- Oil prices clocked up more multi-year highs on Thursday.
- Traders adjusted to the prospects of renewed U.S. sanctions against Iran amid an already tightening market.
- In China, which is Iran’s single biggest buyer of oil, Shanghai crude futures posted their biggest intra-day rally since their launch in March.
Oil prices clocked up more multi-year highs on Thursday as traders adjusted to the prospects of renewed U.S. sanctions against major crude exporter Iran amid an already tightening market.
The United States plans to impose new sanctions against Iran, which produces around 4 percent of global oil supplies, after abandoning an agreement reached in late 2015 which limited Tehran’s nuclear ambitions in exchange for removing U.S.-Europe sanctions.
Oil prices rose sharply in response to the announced measures.
Brent crude futures, the international benchmark for oil prices, hit their strongest since November 2014 at $77.76 per barrel on Thursday.
U.S. West Texas Intermediate (WTI) crude futures also marked a November-2014 high, at $71.75 a barrel, and they still stood at $71.67 a barrel at 0219 GMT, up over half a dollar, or 0.7 percent, from their last settlement.
In China, which is Iran’s single biggest buyer of oil, Shanghai crude futures posted their biggest intra-day rally since their launch in March, rising more than 4 percent to a dollar-denominated record of around $73.40 per barrel.

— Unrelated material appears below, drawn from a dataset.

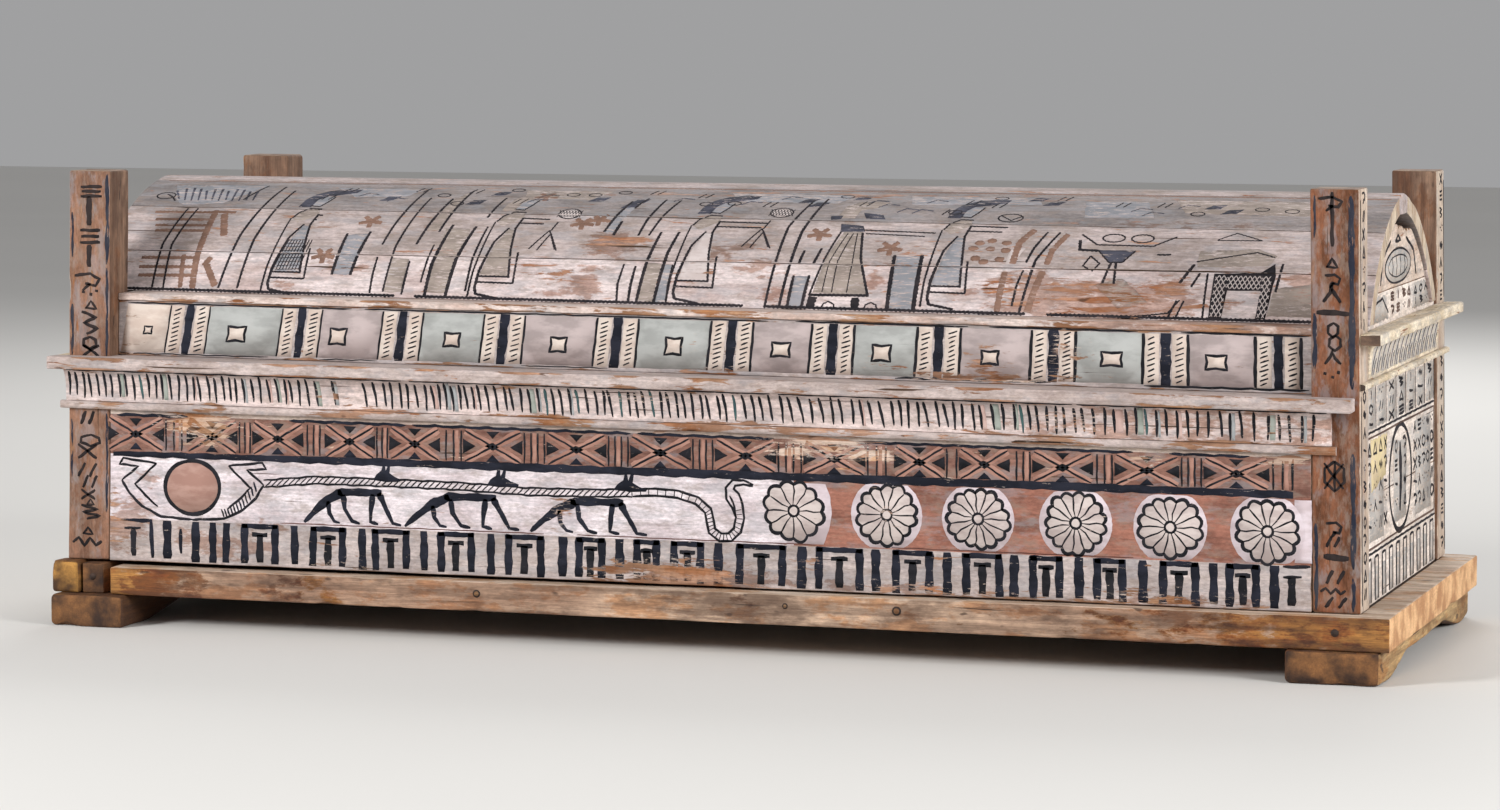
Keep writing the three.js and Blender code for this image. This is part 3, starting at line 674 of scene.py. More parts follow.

Goldman Sachs said the planned unilateral U.S. sanctions against Iran would likely have a “high level of efficiency”.
As a result of sanctions and because of risks to supplies elsewhere,especially in Venezuela, the U.S. bank said “this leaves risk our summer $82.50 per barrel Brent price forecast (is) squarely skewed to the upside”.
Analysts had little hope that opposition to the U.S. action would preventsanctions from going ahead.

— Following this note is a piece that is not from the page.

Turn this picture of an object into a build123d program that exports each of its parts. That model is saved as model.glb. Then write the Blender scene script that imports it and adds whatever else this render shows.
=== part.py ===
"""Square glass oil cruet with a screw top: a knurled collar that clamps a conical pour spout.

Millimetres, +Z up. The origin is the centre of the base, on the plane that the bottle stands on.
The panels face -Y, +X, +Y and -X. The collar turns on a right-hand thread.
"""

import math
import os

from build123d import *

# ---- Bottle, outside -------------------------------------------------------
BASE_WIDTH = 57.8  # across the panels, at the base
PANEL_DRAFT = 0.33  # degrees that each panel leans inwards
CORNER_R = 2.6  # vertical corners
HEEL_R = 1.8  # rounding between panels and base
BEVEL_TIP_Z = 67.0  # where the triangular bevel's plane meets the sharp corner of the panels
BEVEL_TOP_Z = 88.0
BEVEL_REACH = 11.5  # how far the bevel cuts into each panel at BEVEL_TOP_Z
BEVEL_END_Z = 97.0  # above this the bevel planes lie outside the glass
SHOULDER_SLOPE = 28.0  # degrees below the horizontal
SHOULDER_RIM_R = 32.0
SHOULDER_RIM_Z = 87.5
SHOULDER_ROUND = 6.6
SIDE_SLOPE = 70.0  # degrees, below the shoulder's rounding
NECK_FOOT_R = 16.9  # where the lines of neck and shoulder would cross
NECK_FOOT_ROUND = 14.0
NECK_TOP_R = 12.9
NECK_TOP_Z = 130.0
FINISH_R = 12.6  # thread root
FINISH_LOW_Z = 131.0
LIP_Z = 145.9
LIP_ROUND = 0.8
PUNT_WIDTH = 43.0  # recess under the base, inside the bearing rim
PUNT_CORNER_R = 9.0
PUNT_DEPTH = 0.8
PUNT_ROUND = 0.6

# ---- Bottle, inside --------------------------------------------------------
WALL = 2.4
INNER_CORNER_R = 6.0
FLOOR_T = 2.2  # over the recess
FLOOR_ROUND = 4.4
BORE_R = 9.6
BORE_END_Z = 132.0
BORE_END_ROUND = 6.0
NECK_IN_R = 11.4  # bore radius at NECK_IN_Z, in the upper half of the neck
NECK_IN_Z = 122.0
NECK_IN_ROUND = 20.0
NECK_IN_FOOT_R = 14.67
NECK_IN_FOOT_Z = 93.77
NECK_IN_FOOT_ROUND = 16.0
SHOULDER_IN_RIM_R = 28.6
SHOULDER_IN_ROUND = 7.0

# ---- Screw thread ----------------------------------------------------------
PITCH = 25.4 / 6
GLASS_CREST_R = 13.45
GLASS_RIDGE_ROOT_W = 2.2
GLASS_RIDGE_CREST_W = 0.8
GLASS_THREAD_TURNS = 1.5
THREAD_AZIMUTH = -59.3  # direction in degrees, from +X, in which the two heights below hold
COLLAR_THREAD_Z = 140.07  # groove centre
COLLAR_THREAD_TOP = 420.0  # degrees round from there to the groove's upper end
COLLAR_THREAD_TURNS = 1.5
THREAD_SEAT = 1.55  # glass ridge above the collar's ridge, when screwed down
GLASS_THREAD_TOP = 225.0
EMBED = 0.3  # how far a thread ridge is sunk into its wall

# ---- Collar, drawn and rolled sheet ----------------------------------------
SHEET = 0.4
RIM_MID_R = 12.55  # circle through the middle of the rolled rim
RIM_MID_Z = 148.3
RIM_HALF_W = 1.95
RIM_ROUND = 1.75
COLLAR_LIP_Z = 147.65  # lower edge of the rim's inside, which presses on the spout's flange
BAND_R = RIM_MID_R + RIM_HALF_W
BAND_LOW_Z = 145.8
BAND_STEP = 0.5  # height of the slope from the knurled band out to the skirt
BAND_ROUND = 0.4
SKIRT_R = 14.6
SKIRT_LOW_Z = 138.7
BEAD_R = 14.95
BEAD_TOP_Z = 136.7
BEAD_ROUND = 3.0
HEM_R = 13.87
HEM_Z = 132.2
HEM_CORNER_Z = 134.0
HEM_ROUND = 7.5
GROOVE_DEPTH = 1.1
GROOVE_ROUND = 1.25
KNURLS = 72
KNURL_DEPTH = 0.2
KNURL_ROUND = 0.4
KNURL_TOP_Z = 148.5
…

“Europe and China will not fight against the U.S. sanctions. They will grumble and accept it. There is no one who will realistically choose Iran over the U.S.,” said energy consultancy FGE.

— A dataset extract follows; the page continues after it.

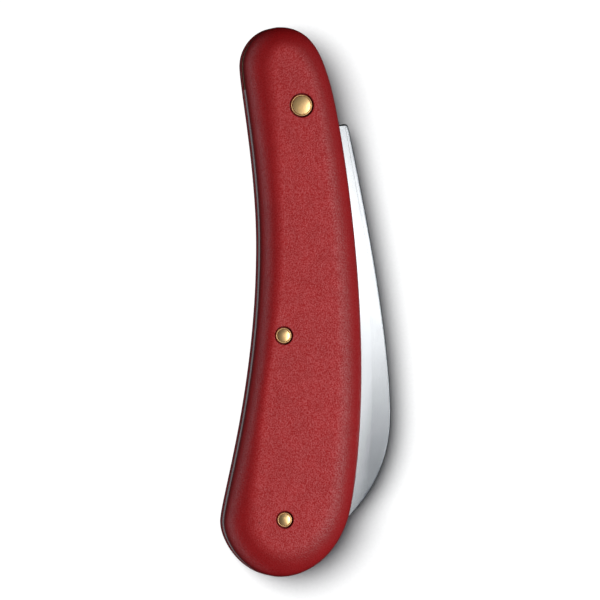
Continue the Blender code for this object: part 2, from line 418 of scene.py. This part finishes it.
def quarter(steps):
    """Angles from 0 to a quarter turn."""
    return [math.pi / 2 * step / steps for step in range(steps + 1)]


def plate(name, outline, widths, low, high, rounding, steps=ROUND_STEPS):
    """A flat plate whose edges are rounded over this height, and in by the width at each point."""
    inner = 1 + PLATE_MARGIN / max(widths)
    profile = [(inner, low, 0.0)]
    for turn in quarter(steps):
        height = low + rounding * (1 - math.cos(turn))
        profile.append((1 - math.sin(turn), height, math.sin(2 * turn)))
    profile += [(inset, low + high - height, mark) for inset, height, mark in profile[::-1]]
    return sweep(name, outline, widths, profile)


def even_plate(name, outline, low, high, rounding):
    return plate(name, outline, [rounding] * len(outline), low, high, rounding)


def turned(name, profile, centre, steps=TURN_STEPS):
    """A closed body of revolution about an upright axis. The profile holds radii and heights."""
    shape = bmesh.new()
    rings = []
    for radius, height in profile:
        ring = []
        for step in range(steps if radius else 1):
            turn = math.tau * step / steps
            place = Vector((radius * math.cos(turn), radius * math.sin(turn), height))
            ring.append(shape.verts.new(place * MM))
        rings.append(ring)
    pairs = list(zip(rings, rings[1:]))
    if profile[0][0]:
        pairs.append((rings[-1], rings[0]))
    for first, second in pairs:
        for step in range(steps):
            after = (step + 1) % steps
            corners = [first[step % len(first)], first[after % len(first)]]
            corners += [second[after % len(second)], second[step % len(second)]]
            shape.faces.new(dict.fromkeys(corners))
    obj = new_object(name, shape)
    obj.location = centre
    return obj


def cut(obj, cutter):
    """Takes the cutter's shape out of the object, for good."""
    bpy.context.view_layer.update()
    modifier = obj.modifiers.new("cut", "BOOLEAN")
    modifier.operation = "DIFFERENCE"
    modifier.object = cutter
    graph = bpy.context.evaluated_depsgraph_get()
    mesh = bpy.data.meshes.new_from_object(obj.evaluated_get(graph))
    obj.modifiers.clear()
    obj.data = mesh
    bpy.data.objects.remove(cutter)


def pin_cutter(rivet):
    """A round cutter through the whole knife for a rivet's shank."""
    name = rivet + "_rivet"
    low, high = heights(name)
    radius = shank_radius(rivet) + PIN_GAP
    profile = ((0, high), (radius, high), (radius, low), (0, low))
    return turned("pin_cutter", profile, centre_of(name) * Vector((1, 1, 0)))


def shank_radius(rivet):
    middle = centre_of(rivet + "_rivet").z / MM
    return radius_of(section(rivet + "_rivet", middle)[0])


def shade(obj, sharp):
    """Smooth shading that keeps flat faces flat, and edges over an angle crisp."""
    obj.data.shade_smooth()
    obj.data.set_sharp_from_angle(angle=math.radians(sharp))
    for face in obj.data.polygons:
        face.use_smooth = abs(face.normal.z) < LEVEL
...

“We believe the previous 1 million bpd limit for exports (imposed during previous sanctions) will be reimposed. As before, it may take several rounds of reductions to reach target levels,” FGE’s founder and chairman Fereidun Fesharaki wrote in a note. He added that condensate, a super-light form of crude oil that was excluded in the last round of sanctions, may well be included.
Despite this, Fesharaki said the near-term impact on the oil market would be limited due to a 180-day wind down period as planned sanctions are implemented.
“But the impact will escalate as we approach November (i.e. the end of 180-day wind down period) … Oil prices will certainly move up, and $90-100 per barrel prices may again be on the cards.”
Sanctions come amid an oil market that has already been tightening due to strong demand, especially in Asia, and as top exporter Saudi Arabia and top producer Russia have led efforts since 2017 to withhold oil supplies to prop up prices.
U.S. crude inventories fell by 2.2 million barrels in the week to May 4, to 433.76 million barrels, according to the Energy Information Administration (EIA), slightly above the 420 million barrels five-year average level.
One factor that could prevent markets from tightening further is soaring U.S. oil output.
Weekly U.S. crude oil production hit another record last week, climbing to 10.7 million barrels per day (bpd).
That’s up 27 percent since mid-2016 and means U.S. output is creeping ever closer to that of top producer Russia, which pumps around 11 million bpd.